What a wonderful post. I am her for Five for 10. So great to get to know you. My courage post is coming tomorrow!
I remember this time in your life. Your ability to write about it so movingly now is wonderful. The only way I can deal with death is to take a very Buddhist approach (it is what it is, etc.) — I hope I can begin to also embrace some of Susie’s grace. xox
This is a beautiful post, and I especially like the closing line from the prayer. I think that we all learn what our own meaning of perfect is from those around us, just as you did with Susie. Her courage helps to define your own.

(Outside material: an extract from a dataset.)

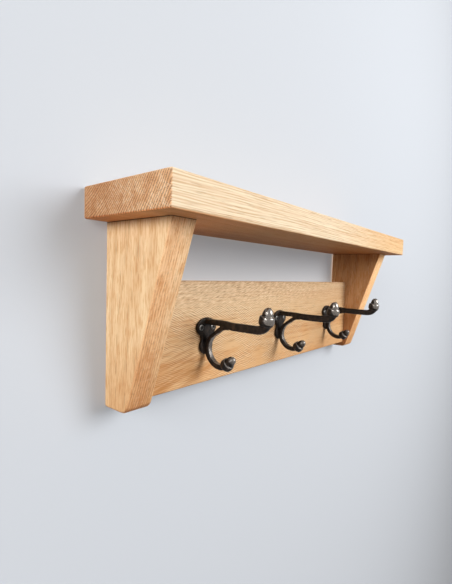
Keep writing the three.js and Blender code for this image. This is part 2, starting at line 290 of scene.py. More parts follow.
def open_pores(graph, grain, early, end):
    """Long thin vessels: dots on an end and dashes on a face, most of them in the early wood."""
    cells = graph.cells(grain, (0.57, 0.57, 0.045))
    size = graph.linear(early, 0.22, graph.linear(end, 0.1, 0.08))
    return graph.ramp(graph.minus(cells, size), 0.12, -0.06)


def pith_rays(graph, grain, radius, board_radius):
    """Thin plates that run from the pith to the bark: lines on an end and flecks on a face."""
    across, side, along = graph.split(grain)
    angle = graph.math("ARCTAN2", side, across)
    cells = graph.cells(graph.join(angle, radius, along), (board_radius / RAY_SPACING, 0.04, 0.08))
    return graph.ramp(cells, 0.34, 0.12)


def oak_tone(graph, bent, fibre, early, banding):
    """From 0 where the wood is pale to 1 where it is deep: wide bands, fine fibres and growth rings."""
    band = graph.noise(bent, (0.085, 0.085, 0.0025), 1.0)
    tone = graph.plus(graph.centred(band, banding, 0.3), graph.centred(fibre, banding))
    return graph.plus(tone, graph.centred(early, 0.25), clamp=True)


def oak(name, turn, pith, pale, deep, marks, banding=1.8, dashes=0.36):
    """Oiled oak. The banding is how much its tone varies, and the dashes are how strongly the pores show on
    a face. The marks, which hold the painted shade and light of some boards, change the colour further, and
    are given the graph, the place and the colour."""
    material, graph = new_material(name)
    coordinates = graph.node("TexCoord")
    end = end_share(graph, coordinates, turn)
    bent, grain = bent_grain(graph, log_space(graph, coordinates, turn, pith))
    across, side, _ = graph.split(grain)
    radius = graph.vector("LENGTH", graph.join(across, side, 0.0), result=1)
    early = early_wood(graph, radius)
    pore = open_pores(graph, grain, early, end)
    ray = pith_rays(graph, grain, radius, math.hypot(*pith))
    fibre = graph.noise(grain, (0.6, 0.6, 0.04), 3.0, 0.7)
    tone = oak_tone(graph, bent, fibre, early, banding)

    gleam = [(1 - RAY_GLEAM) * part + RAY_GLEAM for part in pale]
    shade = [PORE_SHADE * part for part in deep]
    in_ray = graph.times(ray, graph.linear(end, 0.4, 0.1))
    in_rings = graph.times(graph.times(early, end), RINGS_ON_END)
    in_pores = graph.times(pore, graph.linear(end, PORES_ON_END - dashes, dashes))
    colour = graph.tint(end, graph.mix(tone, pale, deep), END_TINT)
    colour = graph.mix(in_ray, colour, gleam)
    colour = graph.mix(graph.math("MAXIMUM", in_rings, in_pores), colour, shade)
    colour = marks(graph, millimetres(graph), colour)

    rough = graph.linear(pore, 0.2, graph.linear(fibre, 0.2, 0.5))
    height = graph.minus(graph.times(fibre, 0.6), pore)
    graph.surface(Base_Color=colour, Roughness=rough, Specular_IOR_Level=0.2,
                  Normal=graph.bump(height, 0.1))
    return material


# Marks of each board, with painted shade and light on some, over its oak. Places are in millimetres, in the
# rack's own axes.

RISING = -14
FALLING = 24
BRACKET_DEPTH = 55.0
BRACKET_SLOPE = 60 / 176


def turned_down(graph, place, degrees):
    """The place in axes that are turned about Y, so that lines along X fall to the right by the angle."""
    node = graph.node("VectorRotate", rotation_type="Y_AXIS")
    graph.plug(node.inputs["Vector"], place)
    node.inputs["Angle"].default_value = -math.radians(degrees)
    return node.outputs[0]


def parallel_lines(graph, across, spacing, wander):
    """A wave from -1 to 1 across the lines. They wander by so many radians."""
    return graph.math("SINE", graph.linear(across, 2 * math.pi / spacing, wander))


def figured(graph, colour, figure, dark, dark_share, light, light_share):
    """The colour, darker where the figure is above zero and lighter where it is below."""
    colour = graph.mix(graph.times(figure, dark_share, clamp=True), colour, dark)
    return graph.mix(graph.times(figure, -light_share, clamp=True), colour, light)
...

This post reminds me of Anne Lamott’s reflection on many of her friends’ struggles with cancer. I can’t pinpoint the exact phrasing (as I don’t have the book), I can only relate the feelings her words evoked. The same feelings that you have evoked. The raw and intense feelings of being close to death yet feeling at peace.

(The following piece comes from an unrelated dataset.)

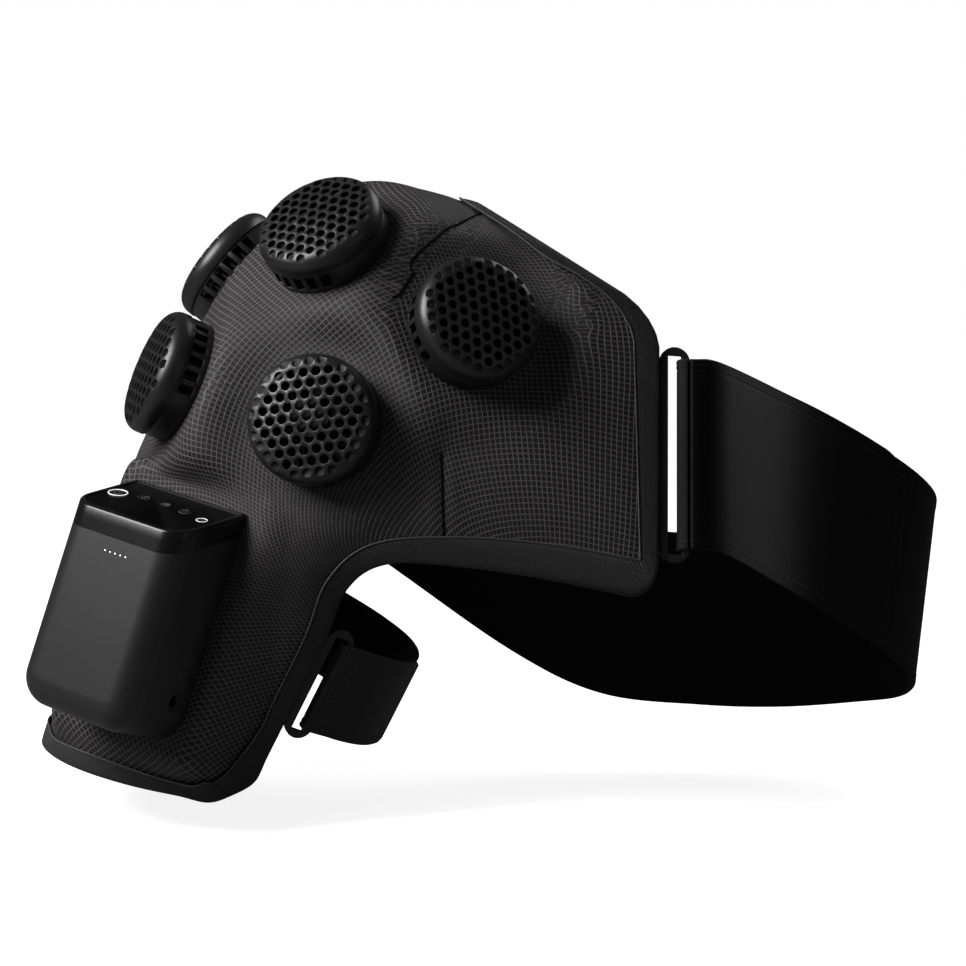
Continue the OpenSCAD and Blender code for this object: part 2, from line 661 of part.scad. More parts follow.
cell_back_y = -pack_wall - 0.4 - cell_d / 2;
holder_t = 1.6;
holder_z = pack_wall + 3.4;
// The holder stops short of the rounded foot of the case
holder_short = 3;
module battery_cells() {
    color("#3d7fb5") in_pack() for (side = [-0.5, 0.5]) for (row = [0, 1])
        translate([side * cell_pitch, cell_back_y - row * cell_pitch, holder_z + holder_t])
            cylinder(d = cell_d, h = cell_l, $fn = 64);
}
module cell_holder() {
    depth = cell_pitch + cell_d - holder_short;
    color("#4b4b4f") in_pack() union() {
        translate([-cell_pitch / 2 - cell_d / 2, cell_back_y + cell_d / 2 - depth, holder_z])
            cube([cell_pitch + cell_d, depth, holder_t]);
        for (side = [-1, 1]) translate([side * 10 - 1, cell_back_y - cell_d, pack_wall + seam])
            cube([2, 1.3 * cell_d, holder_z - pack_wall]);
    }
}
module charge_socket() {
    color("#141415") in_pack() translate([pack_w / 2, jack_y, jack_z]) rotate([0, -90, 0]) difference() {
        cylinder(r = jack_body_r, h = jack_l + 1.4, $fn = 64);
        translate([0, 0, -1]) cylinder(r = jack_r, h = jack_l + 1, $fn = 64);
    }
}
module pack_screws() {
    color("#8b8d91") in_pack() for (side = [-1, 1]) for (z = screw_zs)
        translate([side * screw_x, 0, z]) rotate([90, 0, 0]) {
            translate([0, 0, 0.2]) cylinder(r = 1.9, h = 1.05, $fn = small_fn);
            translate([0, 0, 1]) cylinder(r = screw_r, h = 10, $fn = small_fn);
        }
}

// ---------- rings and straps ----------
ring_t = 3;
ring_start = soft_gap + binding_t + 0.3;
fold_in = norm([ring_bar / 2, ring_t / 2]) + 0.15;
function ring_frame(c, n, e) =
    let (m = unit(n - (n * e) * e), o = cross(e, m))
    [[o.x, -m.x, e.x, c.x], [o.y, -m.y, e.y, c.y], [o.z, -m.z, e.z, c.z], [0, 0, 0, 1]];
function place(f, p) = let (q = f * [p.x, p.y, p.z, 1]) [q.x, q.y, q.z];
function turn(f, p) = let (q = f * [p.x, p.y, p.z, 0]) [q.x, q.y, q.z];
module stadium(w, l) {
    square([w, l - w], center = true);
    for (side = [-1, 1]) translate([0, side * (l - w) / 2]) circle(d = w, $fn = 64);
}
module ring_plate(slot, inner_l) {
    w = slot + 2 * ring_bar;
    translate([ring_start + w / 2, ring_t / 2, 0]) rotate([90, 0, 0]) linear_extrude(ring_t) difference() {
        stadium(w, inner_l + 2 * ring_bar);
        square([slot, inner_l], center = true);
    }
}
// Half turn of a strap round the bar of its ring, from the front of the bar to its back
fold_steps = 10;
strap_ws = [for (j = [0:4]) j / 4];
function fold_angles() = [for (i = [0:fold_steps - 1]) -90 - i * 180 / fold_steps];
function fold_grid(f, bar_x, t, w) = [for (a = fold_angles()) [for (v = strap_ws)
    place(f, [bar_x + (fold_in + t / 2) * cos(a), (fold_in + t / 2) * sin(a), (v - 0.5) * w])]];
function fold_normals(f) = [for (a = fold_angles()) [for (v = strap_ws) turn(f, [-cos(a), -sin(a), 0])]];

// Chest ring on the upright edge of the chest lobe
neck_corner_point = [neck_corner.x, -neck_corner.y, neck_corner.z];
lobe_corner_point = [lobe_corner.x, -lobe_corner.y, lobe_corner.z];
chest_up = unit(fabric_point(1, -0.6) - fabric_point(1, -0.9));
chest_ring_lift = 2;
chest_frame = ring_frame((neck_corner_point + lobe_corner_point) / 2 + chest_ring_lift * chest_up,
    fabric_normal(1, -0.76), chest_up);
chest_bar_x = ring_start + 1.5 * ring_bar + chest_slot;
module chest_ring() {
    color("#1a191a") multmatrix(chest_frame) ring_plate(chest_slot, chest_w + 4);
}
// Middle line of the chest strap, from the ring round the chest to the back lobe, with its width direction
strap_y = fold_in + chest_t / 2;
chest_path = [
    concat(place(chest_frame, [chest_bar_x, strap_y, 0]), turn(chest_frame, [0, 0, 1])),
    concat(place(chest_frame, [chest_bar_x + 20, strap_y - 0.6, 0]), turn(chest_frame, [0, 0, 1])),
    [227, -69, -43, 0.02, 0.20, 0.98],
    [260, -55, -63, 0.06, 0.12, 0.98],
    [286, -30, -82, 0.10, 0.04, 0.99],
    [298, 0, -96, 0.10, 0.00, 0.99],
    [296, 34, -109, 0.08, -0.02, 0.99],
    [276, 63, -117, 0.05, -0.04, 0.99],
    [236, 82, -123, 0.00, -0.05, 0.99],
    [193, 90, -123, 0.00, -0.03, 0.99],
    [140, 93, -117, 0.00, 0.00, 1.00],
    [92, 93.5, -94, 0.00, 0.00, 1.00],
    [24, 93.5, -46, 0.00, 0.00, 1.00]];
function path_point(path, width, s, w) =
    let (q = spline(path, s)) [q[0], q[1], q[2]] + (w - 0.5) * width * unit([q[3], q[4], q[5]]);
function path_normal(path, s) =
    let (d = 0.004, a = spline(path, clamp(s - d, 0, 1)), b = spline(path, clamp(s + d, 0, 1)))
    let (q = spline(path, s), along = [b[0] - a[0], b[1] - a[1], b[2] - a[2]])
    unit(cross(along, [q[3], q[4], q[5]]));
// One band: the fold round the bar, then the loop along its path
module strap_band(f, bar_x, path, width, t, cells) {
    ss = [for (i = [0:cells]) i / cells];
    slab(concat(fold_grid(f, bar_x, t, width), [for (s = ss) [for (w = strap_ws) path_point(path, width, s, w)]]),
        concat(fold_normals(f), [for (s = ss) [for (w = strap_ws) path_normal(path, s)]]), -t / 2, t / 2);
}
// The flap lies over the strap; it starts at the front of the fold and ends in round corners
flap_spread = 0.09;
flap_corner = 0.12;
function flap_lift(t, s) = t + soft_gap + (2 * fold_in - soft_gap) * (1 - smooth(s / flap_spread));
module strap_flap(path, width, t, share, cells) {
    start = 0.005;
    ws = [0, flap_corner / 2, flap_corner, 0.3, 0.5, 0.7, 1 - flap_corner, 1 - flap_corner / 2, 1];
    corner_s = share * 0.12;
    ss = [for (i = [0:cells]) mix(start, share, i / cells)];
    function round_end(s, w) =
        let (a = (s - share + corner_s) / corner_s, b = (abs(w - 0.5) - 0.5 + flap_corner) / flap_corner)
        a > 0 && b > 0
        ? let (k = squeeze(a, b))
            [share - corner_s + a * k * corner_s, 0.5 + (w < 0.5 ? -1 : 1) * (0.5 - flap_corner + b * k * flap_corner)]
        : [s, w];
    grid = [for (s = ss) [for (w = ws) let (q = round_end(s, w))
        path_point(path, width, q[0], q[1]) + flap_lift(t, q[0]) * path_normal(path, q[0])]];
    normals = [for (s = ss) [for (w = ws) path_normal(path, round_end(s, w)[0])]];
    slab(grid, normals, -t / 2, t / 2);
}
module chest_strap() {
    color("#161516") strap_band(chest_frame, chest_bar_x, chest_path, chest_w, chest_t, 44);
}
module chest_flap() {
    color("#171617") strap_flap(chest_path, chest_w, chest_t, flap_share, 20);
}

// Arm ring on the front edge of the sleeve
arm_ring_u = 0.215;
arm_up = unit(fabric_point(arm_ring_u + 0.06, -1) - fabric_point(arm_ring_u - 0.06, -1));
arm_frame = ring_frame(fabric_point(arm_ring_u, -1), fabric_normal(arm_ring_u, -0.99), arm_up);
arm_bar_x = ring_start + 1.5 * ring_bar + arm_slot;
arm_across = unit(cross([0, 1, 0], arm_up));
arm_strap_y = fold_in + arm_t / 2;
arm_zero = place(arm_frame, [arm_bar_x, arm_strap_y, 0]);
module arm_ring() {
    color("#232223") multmatrix(arm_frame) ring_plate(arm_slot, arm_w + 3.5);
}
// Middle line of the arm strap, square to the sleeve edge: distance across, depth
arm_route = [[14, 5], [27, 22], [34, 45], [36, 68], [34, 92], [27, 115], [12, 136], [-4, 148], [-17, 153], [-33, 155]];
arm_path = concat(
    [concat(arm_zero, arm_up)],
    [for (q = arm_route) concat(arm_zero + q[0] * arm_across + [0, q[1], 0], arm_up)]);
arm_flap_share = 0.33;
module arm_strap() {
    color("#1b1a1b") strap_band(arm_frame, arm_bar_x, arm_path, arm_w, arm_t, 30);
}
module arm_flap() {
    color("#2a292a") strap_flap(arm_path, arm_w, arm_t, arm_flap_share, 12);
}

wrap_shell();
wrap_lining();
edge_binding();
grille_cap(0);  // grille_cap_1
grille_cap(1);  // grille_cap_2
grille_cap(2);  // grille_cap_3
grille_cap(3);  // grille_cap_4
grille_cap(4);  // grille_cap_5
vent_housing(0);  // vent_housing_1
vent_housing(1);  // vent_housing_2
vent_housing(2);  // vent_housing_3
vent_housing(3);  // vent_housing_4
vent_housing(4);  // vent_housing_5
fan_rotor(0);  // fan_rotor_1
fan_rotor(1);  // fan_rotor_2
fan_rotor(2);  // fan_rotor_3
fan_rotor(3);  // fan_rotor_4
fan_rotor(4);  // fan_rotor_5
fan_motor(0);  // fan_motor_1
fan_motor(1);  // fan_motor_2
fan_motor(2);  // fan_motor_3
fan_motor(3);  // fan_motor_4
fan_motor(4);  // fan_motor_5
heat_sink(0);  // heat_sink_1
heat_sink(1);  // heat_sink_2
heat_sink(2);  // heat_sink_3
heat_sink(3);  // heat_sink_4
heat_sink(4);  // heat_sink_5
contact_plate(0);  // contact_plate_1
contact_plate(1);  // contact_plate_2
contact_plate(2);  // contact_plate_3
contact_plate(3);  // contact_plate_4
contact_plate(4);  // contact_plate_5
peltier_tiles();
plate_screws();
pack_front_case();
pack_back_case();
pack_dock();
pack_bezel();
key_panel();
panel_key(0);  // key_1
panel_key(1);  // key_2
panel_key(2);  // key_3
panel_key(3);  // key_4
panel_key(4);  // key_5
key_switches();
level_lights();
battery_cells();
cell_holder();
control_board();
charge_socket();
pack_screws();
chest_ring();
chest_strap();
chest_flap();
arm_ring();
arm_strap();
arm_flap();
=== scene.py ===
"""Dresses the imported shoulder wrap: fabric, tape, straps, icons and finishes, in metres, in the frame of the
CAD.

Shapes are worked out in millimetres as numpy surfaces and scaled once, when a mesh is made.
"""
import json

import bmesh
import bpy
import numpy as np
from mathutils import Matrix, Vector

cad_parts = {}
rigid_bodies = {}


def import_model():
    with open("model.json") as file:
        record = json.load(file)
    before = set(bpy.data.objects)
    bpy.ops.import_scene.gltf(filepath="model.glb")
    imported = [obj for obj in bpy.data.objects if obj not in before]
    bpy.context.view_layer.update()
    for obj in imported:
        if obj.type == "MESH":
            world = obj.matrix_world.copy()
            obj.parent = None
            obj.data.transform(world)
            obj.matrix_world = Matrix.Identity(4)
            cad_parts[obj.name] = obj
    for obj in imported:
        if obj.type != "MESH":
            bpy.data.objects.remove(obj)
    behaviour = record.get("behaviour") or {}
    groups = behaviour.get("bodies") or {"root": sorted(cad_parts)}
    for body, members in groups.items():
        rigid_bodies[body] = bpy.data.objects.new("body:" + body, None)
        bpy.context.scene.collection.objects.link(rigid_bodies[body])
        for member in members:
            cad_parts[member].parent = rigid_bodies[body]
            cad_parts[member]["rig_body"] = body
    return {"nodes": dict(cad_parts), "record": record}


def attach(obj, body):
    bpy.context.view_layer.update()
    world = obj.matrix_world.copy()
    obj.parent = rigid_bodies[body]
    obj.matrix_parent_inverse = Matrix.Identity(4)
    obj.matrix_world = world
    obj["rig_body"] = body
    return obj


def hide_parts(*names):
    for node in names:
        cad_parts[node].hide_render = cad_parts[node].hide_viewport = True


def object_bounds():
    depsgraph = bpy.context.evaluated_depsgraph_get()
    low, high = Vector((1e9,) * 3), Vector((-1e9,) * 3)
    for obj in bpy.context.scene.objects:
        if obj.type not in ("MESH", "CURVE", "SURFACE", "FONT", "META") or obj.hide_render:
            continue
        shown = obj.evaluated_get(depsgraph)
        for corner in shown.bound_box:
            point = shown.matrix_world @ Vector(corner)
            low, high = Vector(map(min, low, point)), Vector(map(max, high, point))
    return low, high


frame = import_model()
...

Great, moving post. Your quote is so perfect: Women do not leave situations like this; we push up our sleeves, lean in closer, and say, “What do you need?” I agree and have been there.
Living “baldly” is something nature is making me just a little better at with each passing year, but having been around death a bit (particularly in watching my best friend’s parents, themselves holocaust survivors, deal with the death of their child) I think that in the way in which Susie engaged death she leaves a legacy of how to truly live.

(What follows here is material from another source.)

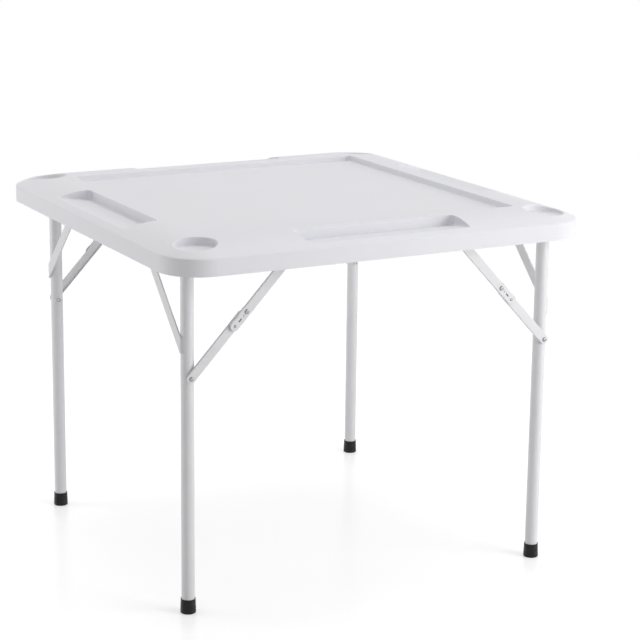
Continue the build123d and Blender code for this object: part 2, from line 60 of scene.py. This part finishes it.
# Softboxes: place, width and power in metres and watts; all are aimed at one point
LAMP_AIM = Vector((0, 0, 0.6))
LAMPS = {
    "overhead": ((0.2, 0.5, 3.5), 2.6, 37),
    "right_front_box": ((1.7, -2.2, 1.1), 1.7, 38),
    "left_back_box": ((-2.8, 1.6, 0.6), 1.1, 23),
}

# Light levels and the floor's extent in metres
AMBIENT = 0.42
FLOOR_LIFT = 0.42
FLOOR_RADIUS = 9.0
FLOOR_SIDES = 96
FLOOR_COLOUR = (0.8, 0.8, 0.8, 1)
FADE_START = 1.6
FADE_END = 5.0

# Sockets of a node that mixes colours, which share their names with others
MIX_FACTOR = 0
MIX_LOW = 6
MIX_HIGH = 7
MIX_RESULT = 2

# Colours that each finish varies between
PLASTIC_TONES = ((0.80, 0.80, 0.835), (0.83, 0.83, 0.86))
COAT_TONES = ((0.74, 0.74, 0.755), (0.79, 0.79, 0.80))
RUBBER_TONES = ((0.006, 0.006, 0.006), (0.014, 0.014, 0.0145))
STEEL_TONES = ((0.22, 0.225, 0.23), (0.4, 0.4, 0.41))
BLACK_TONES = ((0.012, 0.012, 0.013), (0.045, 0.045, 0.045))

# Patterns of the finishes, in grains per metre
RIPPLE_SCALE = 6.0
LEATHER_SCALE = 900.0
CELL_SCALE = 700.0
PEEL_SCALE = 420.0
TONE_SCALE = 14.0
RUBBER_SCALE = 1300.0
DUST_SCALE = 90.0
STAIN_SCALE = 300.0
BRUSH_SCALE = 2600.0
WEAR_SCALE = 600.0

# Share of fine detail in every noise, and spread of the powder coat's roughness
NOISE_ROUGHNESS = 0.55
COAT_SPREAD = 0.12

# Shading and rounding of the pieces made here
SMOOTH_ANGLE = radians(40)
NORMAL_WEIGHT = 80
BEVEL_SEGMENTS = 2

# Flat stays on the outer side of the tubes, in metres; the weld beads fill the small gap
STAY_WIDTH = 0.022
STAY_SLOPE = radians(45)
STAY_THICKNESS = 0.0032
STAY_GAP = 0.0005
STAY_OVERLAP = 0.003
STAY_BEVEL = 0.0006
WELD_RADIUS = 0.0016
WELD_STEP = 0.0022
WELD_VOXEL = 0.0005
WELD_SUBDIVISIONS = 2

# Rolled ends of the brace rivets, on the legs' inner side
TAIL_RADIUS = 0.0044
TAIL_SIDES = 32
TAIL_HEIGHT = 0.0022
TAIL_RIM = 0.0017
TAIL_HOLLOW = 0.0012
TAIL_BEVEL = 0.0004
FACING_SHARE = 0.9

# Stop tabs on the upper links, low along the edge, and how far below the elbow each one sits
TAB_LENGTH = 0.012
TAB_THICKNESS = 0.001
TAB_DEPTH = 0.004
TAB_SETBACK = 0.0004
TAB_BEVEL = 0.0003
TAB_REACHES = (0.0015, 0.033)
LINK_HALF_WIDTH = 0.009
LINK_SLIVER = 0.00002
CUTTER_SIZE = 0.04
MERGE_DISTANCE = 0.000001

SIDES = {"left": -1, "right": 1}
ENDS = {"front": -1, "back": 1}


class Flow:
    """A value in a material's node tree that ordinary arithmetic can be done on."""

    def __init__(self, tree, socket):
        self.tree = tree
        self.socket = socket

    def node(self, kind, output=0, inputs=None, **settings):
        """Adds a node, with its inputs given by name or number, and returns one of its outputs."""
        made = self.tree.nodes.new(kind)
        for name, value in settings.items():
            setattr(made, name, value)
        for name, value in (inputs or {}).items():
            self.feed(made.inputs[name], value)
        return Flow(self.tree, made.outputs[output])

    def feed(self, target, value):
        """Links a flow to a socket, or sets the socket to a plain value."""
        if isinstance(value, Flow):
            self.tree.links.new(value.socket, target)
        else:
            target.default_value = value

    def maths(self, operation, first, second):
        """Result of an operation on two flows or numbers."""
        return self.node("ShaderNodeMath", inputs={0: first, 1: second}, operation=operation)

    def __add__(self, other):
        return self.maths("ADD", self, other)

    def __radd__(self, other):
        return self.maths("ADD", other, self)

    def __rsub__(self, other):
        return self.maths("SUBTRACT", other, self)

    def __mul__(self, other):
        return self.maths("MULTIPLY", self, other)

    def noise(self, scale, detail=3.0):
        """Noise from zero to one, its scale in grains per metre."""
        inputs = {"Vector": self, "Scale": scale, "Detail": detail, "Roughness": NOISE_ROUGHNESS}
        return self.node("ShaderNodeTexNoise", "Fac", inputs)

    def between(self, low, high):
        """This value, from zero to one, as a mix of two colours."""
        mix = self.tree.nodes.new("ShaderNodeMix")
        mix.data_type = "RGBA"
        self.feed(mix.inputs[MIX_FACTOR], self)
        mix.inputs[MIX_LOW].default_value = (*low, 1)
        mix.inputs[MIX_HIGH].default_value = (*high, 1)
        return Flow(self.tree, mix.outputs[MIX_RESULT])

    def bumped(self, strength, distance, normal=None):
        """This height as a bumped normal, its distance in metres."""
        inputs = {"Height": self, "Strength": strength, "Distance": distance}
        if normal is not None:
            inputs["Normal"] = normal
        return self.node("ShaderNodeBump", "Normal", inputs)


def new_material(name, roughness, **constants):
    """A principled material with constants on its sockets; returns it, its shader and its place."""
    material = bpy.data.materials.new(name)
    material.use_nodes = True
    tree = material.node_tree
    shader = tree.nodes["Principled BSDF"]
    shader.inputs["Roughness"].default_value = roughness
    for key, value in constants.items():
        shader.inputs[key.replace("_", " ")].default_value = value
    place = tree.nodes.new("ShaderNodeTexCoord").outputs["Object"]
    return material, shader, Flow(tree, place)


def plastic():
    """White blow-moulded polyethylene: satin, with a fine leathery grain and slow ripples."""
    material, shader, place = new_material("white_plastic", roughness=0.4, IOR=1.5)
    ripple = place.noise(RIPPLE_SCALE, detail=2.0)
    grain = place.noise(LEATHER_SCALE, detail=2.0)
    cells = place.node("ShaderNodeTexVoronoi", "Distance", {"Vector": place, "Scale": CELL_SCALE})
    place.feed(shader.inputs["Base Color"], ripple.between(*PLASTIC_TONES))
    place.feed(shader.inputs["Roughness"], 0.54 + ripple * 0.1 + grain * 0.06)
    slow = ripple.bumped(strength=0.25, distance=0.003)
    fine = (cells * 0.6 + grain * 0.4).bumped(strength=0.16, distance=0.0003, normal=slow)
    place.feed(shader.inputs["Normal"], fine)
    return material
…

In a sense I truly feel that the living and the dead co-mingle in some sort of shared space separated by the limits of consciousness; perhaps, like with growth, development and parenting, it’s mostly the transitions that tend to kick our asses.
“To look at our lives, baldly and without pretense, to see the beauty even in the barrenness: this is courage.” — Lindsey Mead
I would like that on a coffee mug, please.
Such beautiful words, L. And I, of course, completely agree with the notion that “all paths are perfect.” That is, I think, the heart of what it means to embrace a detour. To live courageously in every moment. To not let your circumstance define you. Susie obviously did just that.
Thank you for sharing this, and I’m so sorry I am a day late to the party. 🙂
Beautiful. I also was on the inside circle of death with a friend with cancer. It was an honor to be a part of such a courageous woman’s journey Thanks for sharing…you brought back some powerful memories, both sad and beautiful. Your friend taught you courage and beautiful in the rawest form possible, experience and human emotion.
I was thinking out loud and making little sense in my courage post. But what you shared here is what I was saying. What you’ve described, what susie had, it IS courage. To be content wherever we are, exactly where we are and to consider it perfect. Wow.
What a lasting gift Susie was for you and your family. Having grown up part of an extended network of families with terminally ill children, I know that most of my personal beliefs were formed by watching people face death with courage and grace. They, like Susie, are touchstones that I return to in times of adversity. I am a stronger person for having them in my life. You are a stronger person for having Susie. These are the things we don’t expect, but that become part of our core — and that is beautiful.